▶ [Stated task]:
Starting from the line containing "Turn this picture", write out the rest of the entries exactly, through the final line, including nothing else.

[Entries with model source code]
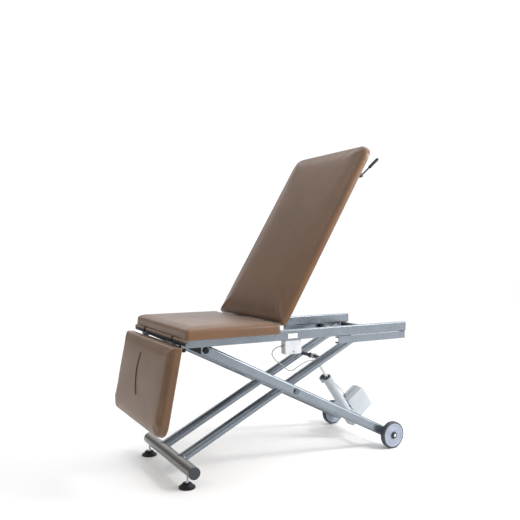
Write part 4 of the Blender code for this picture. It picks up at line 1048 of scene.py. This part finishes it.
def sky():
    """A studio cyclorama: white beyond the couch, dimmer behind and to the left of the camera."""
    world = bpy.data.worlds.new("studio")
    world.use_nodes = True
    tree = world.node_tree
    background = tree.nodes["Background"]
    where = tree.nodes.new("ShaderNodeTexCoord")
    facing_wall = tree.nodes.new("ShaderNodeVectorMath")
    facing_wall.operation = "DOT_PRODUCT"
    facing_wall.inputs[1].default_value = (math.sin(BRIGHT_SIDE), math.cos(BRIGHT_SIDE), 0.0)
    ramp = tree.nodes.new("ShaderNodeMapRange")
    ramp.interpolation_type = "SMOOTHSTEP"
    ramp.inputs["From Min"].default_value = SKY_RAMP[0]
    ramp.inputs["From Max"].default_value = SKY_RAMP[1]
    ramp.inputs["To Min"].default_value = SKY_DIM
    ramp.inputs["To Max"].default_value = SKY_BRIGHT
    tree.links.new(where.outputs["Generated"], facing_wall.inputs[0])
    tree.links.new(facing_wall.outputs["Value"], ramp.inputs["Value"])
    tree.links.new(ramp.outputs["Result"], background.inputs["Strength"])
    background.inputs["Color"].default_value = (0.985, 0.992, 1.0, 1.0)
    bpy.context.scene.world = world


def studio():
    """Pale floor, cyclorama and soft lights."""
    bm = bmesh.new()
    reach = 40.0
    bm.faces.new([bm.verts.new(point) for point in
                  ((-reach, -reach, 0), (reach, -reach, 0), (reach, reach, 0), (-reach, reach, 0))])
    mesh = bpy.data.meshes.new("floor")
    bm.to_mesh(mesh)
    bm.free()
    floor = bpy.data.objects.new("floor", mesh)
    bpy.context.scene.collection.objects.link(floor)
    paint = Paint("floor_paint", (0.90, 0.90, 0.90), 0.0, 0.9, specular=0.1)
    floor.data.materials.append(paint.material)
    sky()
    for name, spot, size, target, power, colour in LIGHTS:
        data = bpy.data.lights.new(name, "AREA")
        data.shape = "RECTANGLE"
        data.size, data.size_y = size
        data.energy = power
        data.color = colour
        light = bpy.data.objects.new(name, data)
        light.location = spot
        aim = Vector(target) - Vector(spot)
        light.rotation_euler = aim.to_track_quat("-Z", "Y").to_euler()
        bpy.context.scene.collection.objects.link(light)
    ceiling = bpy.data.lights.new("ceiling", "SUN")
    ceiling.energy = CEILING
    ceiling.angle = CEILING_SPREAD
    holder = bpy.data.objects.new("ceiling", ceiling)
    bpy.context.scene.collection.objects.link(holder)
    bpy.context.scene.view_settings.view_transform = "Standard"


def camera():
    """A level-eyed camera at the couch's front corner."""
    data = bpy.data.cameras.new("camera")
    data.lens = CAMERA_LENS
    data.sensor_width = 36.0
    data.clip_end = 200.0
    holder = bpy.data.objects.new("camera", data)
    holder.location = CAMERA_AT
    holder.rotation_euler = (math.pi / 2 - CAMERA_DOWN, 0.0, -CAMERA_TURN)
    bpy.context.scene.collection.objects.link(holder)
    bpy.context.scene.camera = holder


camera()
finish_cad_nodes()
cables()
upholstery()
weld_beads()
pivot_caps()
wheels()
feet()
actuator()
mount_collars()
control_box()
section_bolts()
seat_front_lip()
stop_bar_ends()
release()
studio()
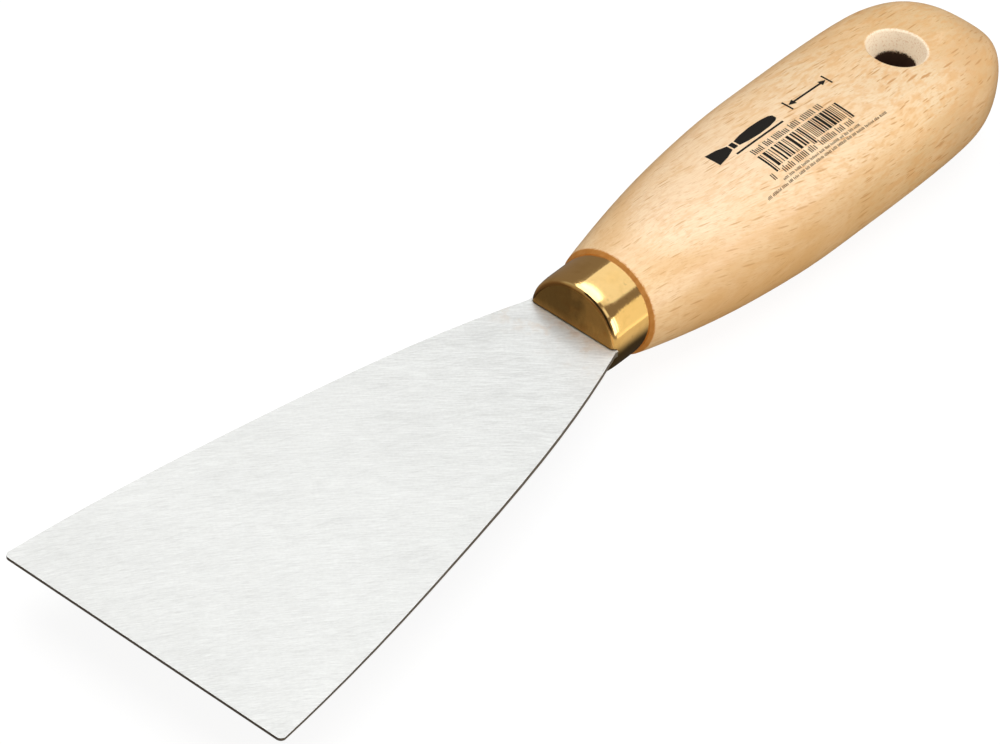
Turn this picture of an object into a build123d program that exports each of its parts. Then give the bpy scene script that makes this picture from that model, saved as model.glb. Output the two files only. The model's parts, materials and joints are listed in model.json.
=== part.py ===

▶ [Result]:
Turn this picture of an object into a build123d program that exports each of its parts. Then give the bpy scene script that makes this picture from that model, saved as model.glb. Output the two files only. The model's parts, materials and joints are listed in model.json.
=== part.py ===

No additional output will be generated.